▶ _SUPPLIED MATERIAL_:
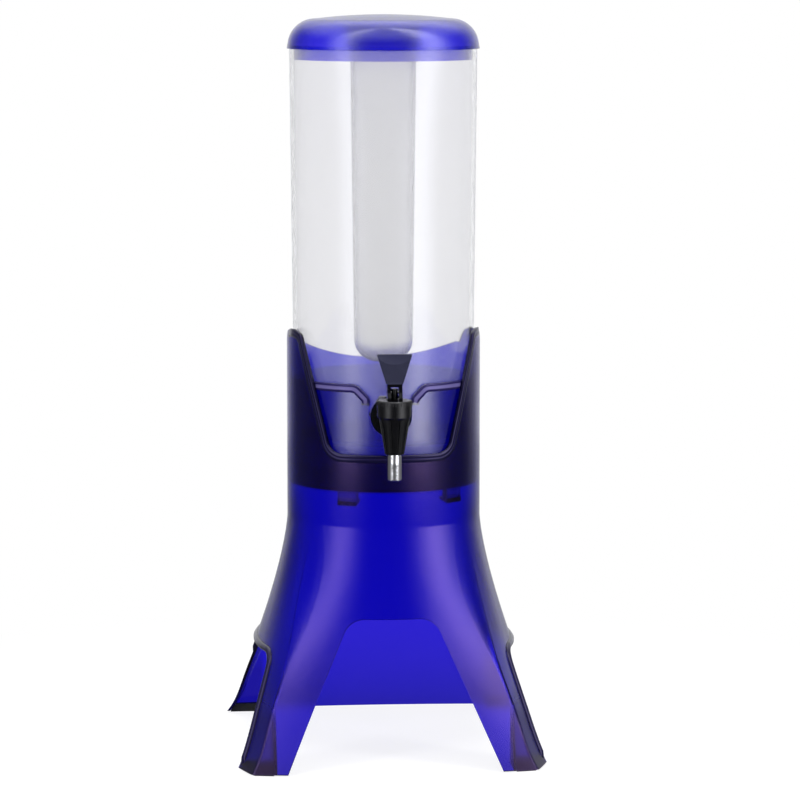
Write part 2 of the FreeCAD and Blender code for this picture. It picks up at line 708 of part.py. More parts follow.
def make_seat_cup():
    """The soft cup on the stem's foot that closes the outlet."""
    fit = d.running_gap / 2
    rim = d.stem_disc_radius + d.seat_cup_rim
    foot, top = seat_height + d.running_gap, seat_height + d.seat_cup_height
    hollow_foot, hollow_top = disc_foot - fit, disc_foot + d.stem_disc_height + fit
    return at_tap(turned("seat_cup", [
        (0, foot), (rim, foot), (rim, foot + 2), (rim - 1, top), (d.stem_radius + fit, top),
        (d.stem_radius + fit, hollow_top), (d.stem_disc_radius + fit, hollow_top),
        (d.stem_disc_radius + fit, hollow_foot), (0, hollow_foot)]))


def make_return_spring():
    """The compression spring between the stem's collar and the bonnet."""
    wire, gap = float(d.spring_wire) / 2, float(d.seat_gap)
    foot = float(collar_foot + d.stem_collar_height) + wire + gap
    height = float(bonnet_ceiling) - wire - gap - foot
    radius = float(d.spring_radius)
    helix = Part.makeLongHelix(height / float(d.spring_turns), height, radius)
    coil = Part.BRepOffsetAPI.MakePipeShell(Part.Wire(helix.Edges))
    coil.setFrenetMode(True)
    coil.add(Part.Wire(Part.makeCircle(wire, V(radius, 0, 0), Y_AXIS)))
    coil.build()
    coil.makeSolid()
    spring = doc.addObject("Part::Feature", "return_spring")
    spring.Shape = coil.shape().translated(V(0, -float(tap_reach), foot))
    return spring


def make_lever_pin():
    length = d.lever_neck_width - 0.4
    return rod("lever_pin", d.pin_radius, length, x=-length / 2, y=-tap_reach,
               z=pin_height, along=X_AXIS)


def make_tap_lever():
    """The paddle lever: forked neck whose toe rides on the bonnet, and a scooped paddle."""
    foot, half, paddle_top = bonnet_top + d.lever_gap, d.paddle_thickness / 2, (
        paddle_foot + d.paddle_height)
    neck = prism("lever_neck", [
        (-tap_reach - d.lever_toe, foot), (-tap_reach + d.lever_heel, foot),
        (-tap_reach + d.lever_heel, pin_height), (-tap_reach + half, paddle_foot + 1),
        (-tap_reach - half, paddle_foot + 1), (-tap_reach - d.lever_heel, pin_height),
        (-tap_reach - d.lever_toe, foot + 2)],
        -d.lever_neck_width / 2, d.lever_neck_width / 2, "X")
    paddle = prism("lever_paddle", [
        (-d.paddle_foot_width / 2, paddle_foot), (d.paddle_foot_width / 2, paddle_foot),
        (d.paddle_top_width / 2, paddle_top), (-d.paddle_top_width / 2, paddle_top)],
        -tap_reach - half, half - tap_reach)
    slot_half = d.stem_radius + d.loose_gap
    slot_top = pin_height + d.stem_radius * 1.45 + d.loose_gap
    slot = prism("lever_slot", [
        (-slot_half, foot - 1), (slot_half, foot - 1), (slot_half, slot_top),
        (-slot_half, slot_top)],
        -tap_reach - d.lever_toe - 1, d.lever_heel + 1 - tap_reach)
    pin_hole = rod("lever_pin_hole", d.pin_radius + d.running_gap, 2 * d.lever_neck_width,
                   x=-d.lever_neck_width, y=-tap_reach, z=pin_height, along=X_AXIS)
    scoop = bind(doc.addObject("Part::Sphere", "scoop"), Radius=d.scoop_radius)
    centre = root(d.scoop_radius * d.scoop_radius - d.scoop_above * d.scoop_above)
    lift(scoop, y=-tap_reach - half - centre + d.scoop_depth, z=paddle_top + d.scoop_above)
    return cut("tap_lever", fused("lever_blank", neck, paddle),
               fused("lever_cuts", slot, pin_hole, scoop))


# ---------------------------------------------------------------- lid and ice tube
def make_lid_cap():
    """The domed lid: flange on the tank's rim, plug ring inside it, socket for the ice tube."""
    rim, wall = d.tank_rim_height, d.lid_wall
    flange, top = rim + d.seat_gap, rim + d.lid_rise
    plug = tank_rim_radius - d.tank_wall - d.loose_gap
    crown, dome_radius = lid_radius - d.lid_crown_inset, d.lid_crown_radius
    under, under_radius = top - wall, dome_radius - wall
    shoulder, shoulder_foot = lid_radius - d.lid_draft, top - d.lid_shoulder_drop
    crown_edge = top - dome_radius + root(dome_radius * dome_radius - crown * crown)
    under_edge = under - under_radius + root(under_radius * under_radius - crown * crown)
    dome = turned("lid_dome", [
        (plug - d.plug_wall, rim - d.plug_depth), (plug, rim - d.plug_depth), (plug, flange),
        (lid_radius, flange), (shoulder, shoulder_foot, -d.lid_shoulder_radius),
        (crown, crown_edge, -dome_radius), (0, top), (0, under, under_radius),
        (crown, under_edge, d.lid_shoulder_radius - wall),
        (shoulder - wall, shoulder_foot), (lid_radius - wall, flange + wall),
        (plug - d.plug_wall, flange + wall)])
    inner = d.ice_top_radius + d.running_gap
    stop, rise = ice_top + d.seal_height + 2 * d.running_gap, top - wall / 2 - 1
    socket_foot = ice_top - d.socket_depth
    socket = turned("ice_socket", [
        (inner - d.ice_wall, stop), (inner, stop), (inner, socket_foot),
        (inner + d.socket_wall, socket_foot), (inner + d.socket_wall, rise),
        (inner - d.ice_wall, rise)])
    return fused("lid_cap", dome, socket)


def make_ice_tube_seal():
    outer, foot = d.ice_top_radius - d.running_gap, ice_top + d.running_gap
    return turned("ice_tube_seal", [
        (outer - d.ice_wall, foot), (outer, foot), (outer, foot + d.seal_height),
        (outer - d.ice_wall, foot + d.seal_height)])


def make_ice_tube():
    """The closed tube for ice that hangs in the drink from the lid's socket."""
    foot, wall = tank_floor + d.ice_floor_gap, d.ice_wall
    outer, corner = d.ice_top_radius - d.ice_draft, d.ice_foot_corner
    return turned("ice_tube", [
        (d.ice_top_radius - wall, ice_top), (outer - wall, foot + corner, corner - wall),
        (outer - corner, foot + wall), (0, foot + wall), (0, foot),
        (outer - corner, foot, -corner), (outer, foot + corner), (d.ice_top_radius, ice_top)])


# ---------------------------------------------------------------- build and write
NODES = [
    make_base_shell(), make_foot_pads(), make_cradle_cup(), make_tank_tube(),
    make_outer_washer(), make_inner_washer(), make_shank_nut(), make_tap_body(),
    make_spout_tube(), make_tap_bonnet(), make_stem_seal(), make_tap_stem(), make_seat_cup(),
    make_return_spring(), make_lever_pin(), make_tap_lever(), make_lid_cap(),
    make_ice_tube_seal(), make_ice_tube(),
]
doc.recompute()

for thing in doc.Objects:
    troubles = {"Invalid", "Error"} & set(thing.State)
    if troubles:
        raise RuntimeError(f"{thing.Label}: {thing.State}")
for node in NODES:
    shape = node.Shape
    if shape.isNull() or not shape.isValid():
        raise RuntimeError(f"{node.Label} has no valid shape")
    shape.exportStep(f"parts/{node.Label}.step")
    print(f"{node.Label:16s} {shape.Volume / 1000:8.2f} cm3  {len(shape.Solids)} solid(s)")
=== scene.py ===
# %% [markdown]
# # A beer tower, finished in Blender
# The tower's solids come packed from the CAD step, in metres, with the tap towards -Y and the
# floor at z = 0. This lesson gives them a studio, a camera and finishes: translucent blue
# mouldings, a clear tank, a black tap with a bright spout. Then it adds what the solids leave
# out: the lips round the tap's bay and the side arches, the rims of the cup, the grip ribs of
# the bonnet, and a rigid copy of the spring. The solids' own meshes stay as they come.

import math

import bmesh
import bpy
from mathutils import Matrix, Vector
from mathutils.bvhtree import BVHTree


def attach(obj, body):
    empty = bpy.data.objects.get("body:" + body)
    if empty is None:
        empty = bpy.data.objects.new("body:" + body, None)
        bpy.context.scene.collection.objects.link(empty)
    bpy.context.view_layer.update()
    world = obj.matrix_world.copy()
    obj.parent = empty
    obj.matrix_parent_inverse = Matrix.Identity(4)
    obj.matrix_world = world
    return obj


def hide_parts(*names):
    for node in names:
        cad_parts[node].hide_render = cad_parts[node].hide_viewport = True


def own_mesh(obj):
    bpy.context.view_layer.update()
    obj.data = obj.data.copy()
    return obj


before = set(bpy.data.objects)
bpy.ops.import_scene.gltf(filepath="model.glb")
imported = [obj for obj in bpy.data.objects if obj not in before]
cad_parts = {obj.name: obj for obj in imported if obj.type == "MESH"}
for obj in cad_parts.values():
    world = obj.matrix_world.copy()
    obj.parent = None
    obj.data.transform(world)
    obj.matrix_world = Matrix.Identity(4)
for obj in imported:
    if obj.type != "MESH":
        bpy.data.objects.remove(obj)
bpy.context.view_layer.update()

# %% [markdown]
# ## The camera
# A product shot of something tall is taken from a few paces away with a long lens, so that
# upright edges stay upright. The camera stands a little above the middle of the tower and a
# few degrees to one side, and looks slightly down. A constraint could aim it, but its matrix
# is built from the three directions here, because that keeps every angle readable.

# %% Camera
CAMERA_TURN = math.radians(4.7)      # to the left of the tap, seen from above
CAMERA_TILT = math.radians(7.19)     # downwards
CAMERA_DISTANCE = 2.492
CAMERA_HEIGHT = 0.561
CAMERA_ASIDE = 0.0118
FOCAL_PIXELS, PICTURE_SIDE = 3524, 800
SENSOR_WIDTH = 36                    # millimetres

across = Vector((math.cos(CAMERA_TURN), -math.sin(CAMERA_TURN), 0))
ahead = Vector((math.sin(CAMERA_TURN), math.cos(CAMERA_TURN), 0))
looking = ahead * math.cos(CAMERA_TILT) - Vector((0, 0, math.sin(CAMERA_TILT)))
upwards = across.cross(looking)
place = across * CAMERA_ASIDE - ahead * CAMERA_DISTANCE + Vector((0, 0, CAMERA_HEIGHT))

camera = bpy.data.objects.new("camera", bpy.data.cameras.new("camera"))
bpy.context.scene.collection.objects.link(camera)
bpy.context.scene.camera = camera
camera.data.sensor_width = SENSOR_WIDTH
camera.data.lens = FOCAL_PIXELS / PICTURE_SIDE * SENSOR_WIDTH
camera.matrix_world = Matrix.Translation(place) @ Matrix((across, upwards, -looking)).transposed().to_4x4()
print("lens", round(camera.data.lens, 1), "mm")

# %% [markdown]
# ## Small helpers for shader trees
# Each material is a small tree of nodes. A tree can be drawn by hand in the shader editor. It
# is built by script here, so that each finish is a function of a few numbers. These helpers
# add a node, fill its sockets and link it.

# %% Adding nodes


def put(tree, kind, settings=None, **sockets):
    """Add a node; a socket's value is a plain value or another node's output. A socket is
    named with two underscores for each space, or by its number after one underscore."""
    node = tree.nodes.new(kind)
    for name, value in (settings or {}).items():
        setattr(node, name, value)
    for name, value in sockets.items():
        socket = node.inputs[int(name[1:])] if name[0] == "_" else node.inputs[name.replace("__", " ")]
        if isinstance(value, bpy.types.NodeSocket):
            tree.links.new(value, socket)
        else:
            socket.default_value = value
    return node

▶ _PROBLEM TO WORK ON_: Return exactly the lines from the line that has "for thing in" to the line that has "obj.matrix_parent_inverse = Matrix.Identity(4)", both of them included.

▶ _ANSWER TO THIS EXERCISE_:
for thing in doc.Objects:
    troubles = {"Invalid", "Error"} & set(thing.State)
    if troubles:
        raise RuntimeError(f"{thing.Label}: {thing.State}")
for node in NODES:
    shape = node.Shape
    if shape.isNull() or not shape.isValid():
        raise RuntimeError(f"{node.Label} has no valid shape")
    shape.exportStep(f"parts/{node.Label}.step")
    print(f"{node.Label:16s} {shape.Volume / 1000:8.2f} cm3  {len(shape.Solids)} solid(s)")
=== scene.py ===
# %% [markdown]
# # A beer tower, finished in Blender
# The tower's solids come packed from the CAD step, in metres, with the tap towards -Y and the
# floor at z = 0. This lesson gives them a studio, a camera and finishes: translucent blue
# mouldings, a clear tank, a black tap with a bright spout. Then it adds what the solids leave
# out: the lips round the tap's bay and the side arches, the rims of the cup, the grip ribs of
# the bonnet, and a rigid copy of the spring. The solids' own meshes stay as they come.

import math

import bmesh
import bpy
from mathutils import Matrix, Vector
from mathutils.bvhtree import BVHTree


def attach(obj, body):
    empty = bpy.data.objects.get("body:" + body)
    if empty is None:
        empty = bpy.data.objects.new("body:" + body, None)
        bpy.context.scene.collection.objects.link(empty)
    bpy.context.view_layer.update()
    world = obj.matrix_world.copy()
    obj.parent = empty
    obj.matrix_parent_inverse = Matrix.Identity(4)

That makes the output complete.